--- start Data ---

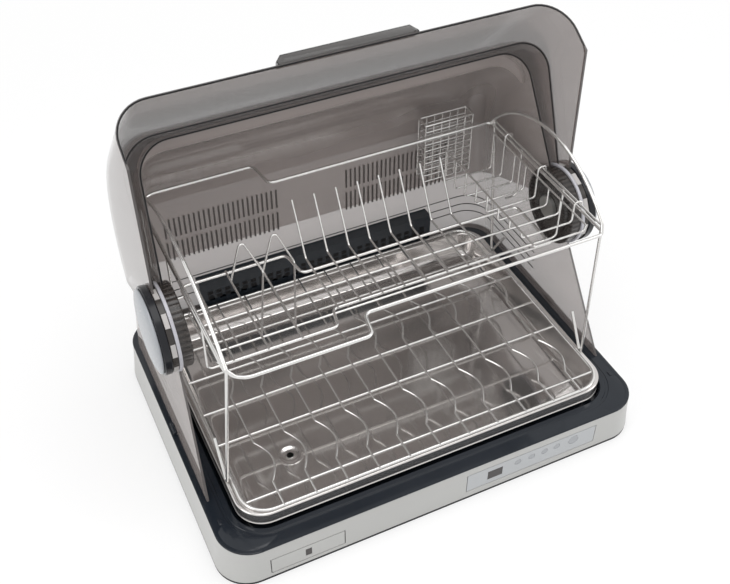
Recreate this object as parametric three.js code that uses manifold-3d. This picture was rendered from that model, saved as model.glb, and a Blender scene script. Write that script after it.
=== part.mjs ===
// A free-standing dish steriliser and dryer: a low base with a drip tray, two wire racks, and a
// drum-shaped smoked cover in three shells that turn about one pair of side hubs.
// Millimetres, +Z up, front towards -Y. The model stands with its feet at Z = 0.
import * as THREE from "three";
import { mergeVertices } from "three/addons/utils/BufferGeometryUtils.js";
import Module from "manifold-3d";

const wasm = await Module();
wasm.setup();

// Driving dimensions of the housing
const baseWidth = 502;
const baseDepth = 371;
const bandHeight = 49;
const bandFlare = 5;
const baseCorner = 38;
const wall = 2.5;
const fitGap = 0.3;
const footHeight = 4;
const footRadius = 12;
const footInset = 41;
const coverThickness = 2;
const overrun = 5;

// Hub axis and cover shells
const hubSetForward = 2;
const hubForward = baseDepth / 2 + hubSetForward;
const hubBack = baseDepth - hubForward;
const hubRise = 162;
const coverInset = 6.5;
const rearRadius = hubForward - coverInset;
const rearShoulderDrop = 12;
const rimStep = 1;
const shellPitch = 9;
const rimRadius = rearRadius + rimStep;
const midRadius = rimRadius + shellPitch;
const doorRadius = midRadius + shellPitch;
const rearCorner = 34;
const doorCorner = 38;
const doorSideInset = 8.5;
const midSideInset = 12.5;
const rearTipInset = 6.5;
const rearRimInset = 31;
const doorHalfWidth = baseWidth / 2 - doorSideInset;
const midHalfWidth = baseWidth / 2 - midSideInset;
const rearTipHalfWidth = baseWidth / 2 - rearTipInset;
const rearRimHalfWidth = baseWidth / 2 - rearRimInset;
const rearTipReach = 102.5;
const rearTipFront = hubBack - rearTipReach;
const splitOffset = 3.5;
const splitAtHub = hubBack - splitOffset;
const rimAngle = 63;
const bandStartAngle = 56.5;
const bandRampAngle = 53;
const midStartAngle = 2;
const midEndAngle = 67.6;
const doorSweep = 148.4;
const doorTrailAngle = 126.4;
const doorLeadAngle = 236.7;
const doorEdgeFront = 14.3;
const doorEdgeGap = 1.8;
const hubRadius = 47;
const hubPinRadius = 8;
const hubBore = 8.3;

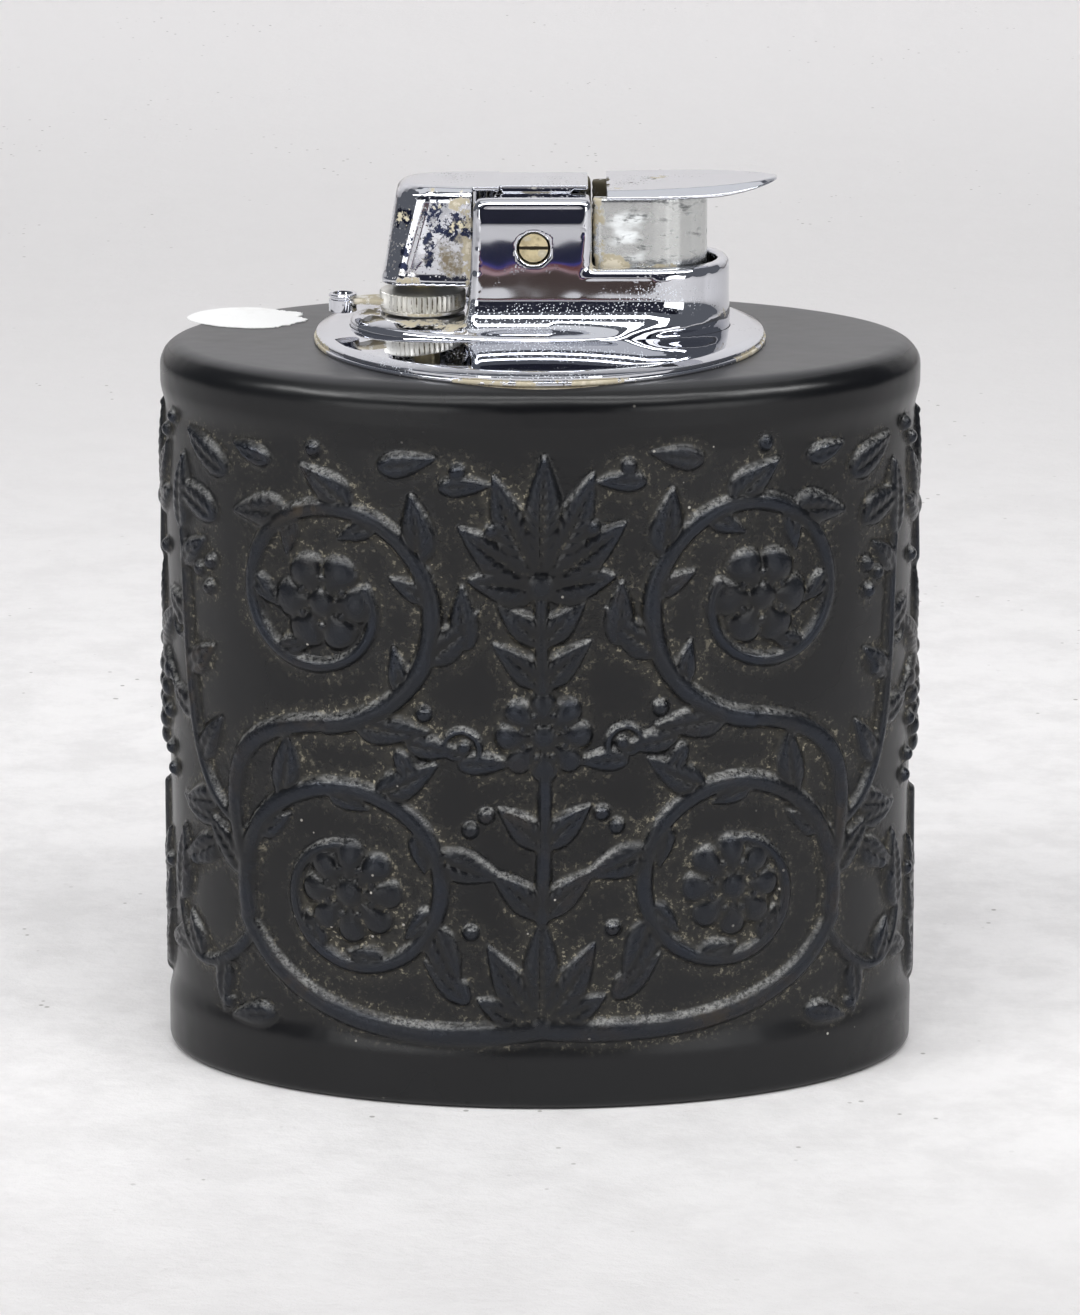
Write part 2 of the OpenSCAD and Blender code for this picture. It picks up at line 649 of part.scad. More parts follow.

--- end Data ---

_Set task_: Repeat all of the records above exactly as they appear.

_Solution to the problem_:
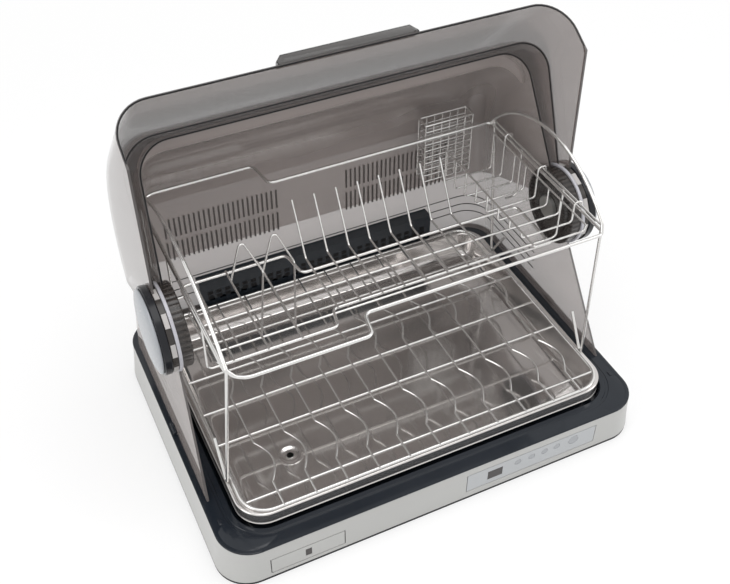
Recreate this object as parametric three.js code that uses manifold-3d. This picture was rendered from that model, saved as model.glb, and a Blender scene script. Write that script after it.
=== part.mjs ===
// A free-standing dish steriliser and dryer: a low base with a drip tray, two wire racks, and a
// drum-shaped smoked cover in three shells that turn about one pair of side hubs.
// Millimetres, +Z up, front towards -Y. The model stands with its feet at Z = 0.
import * as THREE from "three";
import { mergeVertices } from "three/addons/utils/BufferGeometryUtils.js";
import Module from "manifold-3d";

const wasm = await Module();
wasm.setup();

// Driving dimensions of the housing
const baseWidth = 502;
const baseDepth = 371;
const bandHeight = 49;
const bandFlare = 5;
const baseCorner = 38;
const wall = 2.5;
const fitGap = 0.3;
const footHeight = 4;
const footRadius = 12;
const footInset = 41;
const coverThickness = 2;
const overrun = 5;

// Hub axis and cover shells
const hubSetForward = 2;
const hubForward = baseDepth / 2 + hubSetForward;
const hubBack = baseDepth - hubForward;
const hubRise = 162;
const coverInset = 6.5;
const rearRadius = hubForward - coverInset;
const rearShoulderDrop = 12;
const rimStep = 1;
const shellPitch = 9;
const rimRadius = rearRadius + rimStep;
const midRadius = rimRadius + shellPitch;
const doorRadius = midRadius + shellPitch;
const rearCorner = 34;
const doorCorner = 38;
const doorSideInset = 8.5;
const midSideInset = 12.5;
const rearTipInset = 6.5;
const rearRimInset = 31;
const doorHalfWidth = baseWidth / 2 - doorSideInset;
const midHalfWidth = baseWidth / 2 - midSideInset;
const rearTipHalfWidth = baseWidth / 2 - rearTipInset;
const rearRimHalfWidth = baseWidth / 2 - rearRimInset;
const rearTipReach = 102.5;
const rearTipFront = hubBack - rearTipReach;
const splitOffset = 3.5;
const splitAtHub = hubBack - splitOffset;
const rimAngle = 63;
const bandStartAngle = 56.5;
const bandRampAngle = 53;
const midStartAngle = 2;
const midEndAngle = 67.6;
const doorSweep = 148.4;
const doorTrailAngle = 126.4;
const doorLeadAngle = 236.7;
const doorEdgeFront = 14.3;
const doorEdgeGap = 1.8;
const hubRadius = 47;
const hubPinRadius = 8;
const hubBore = 8.3;

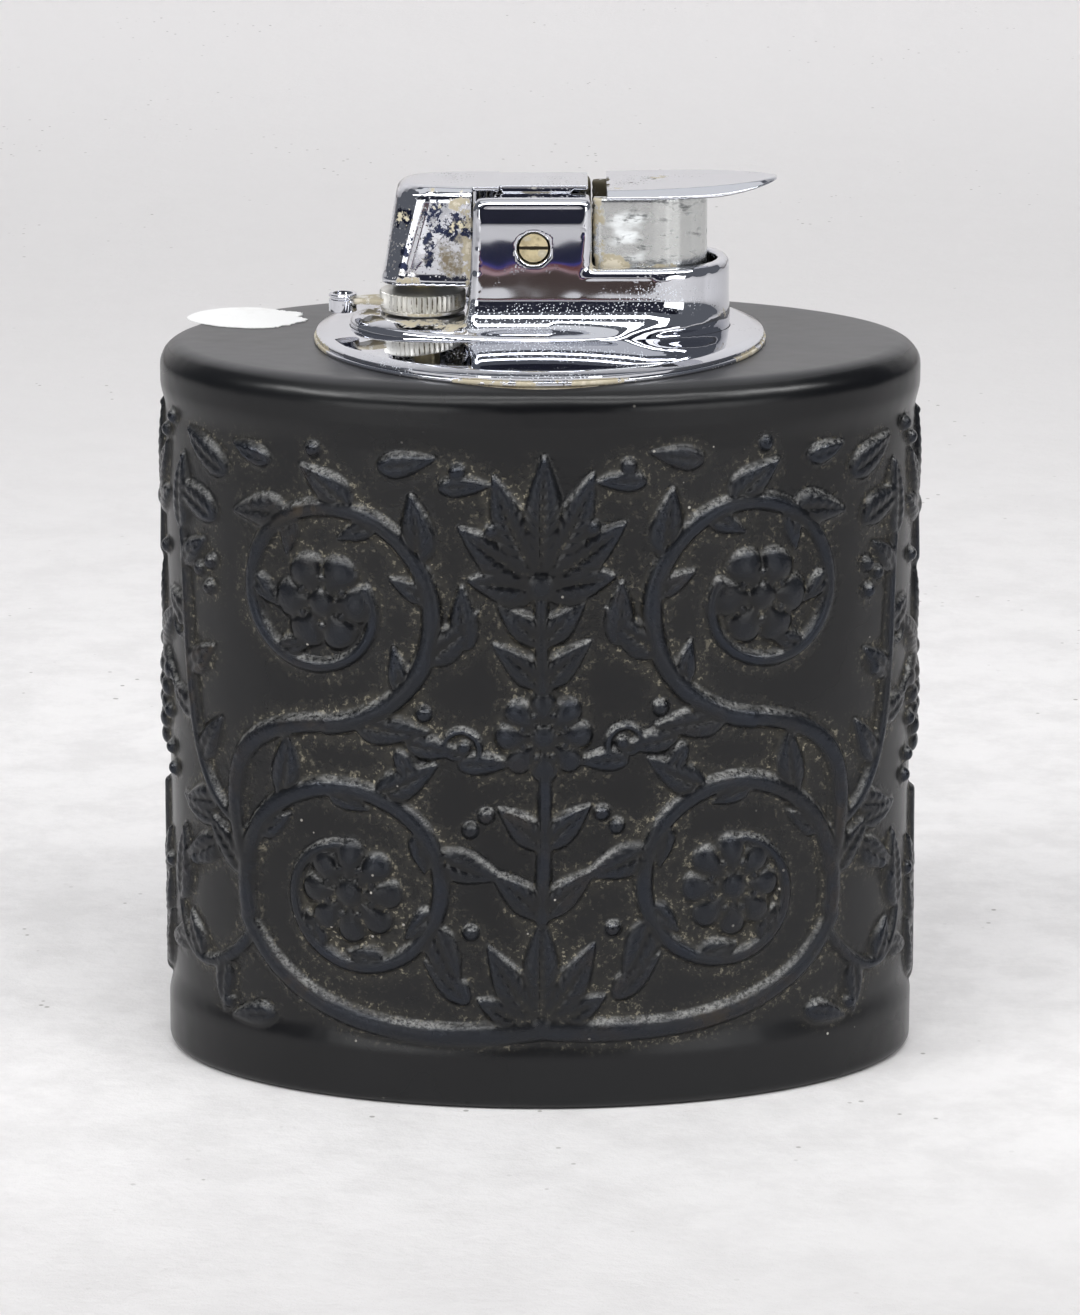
Write part 2 of the OpenSCAD and Blender code for this picture. It picks up at line 649 of part.scad. More parts follow.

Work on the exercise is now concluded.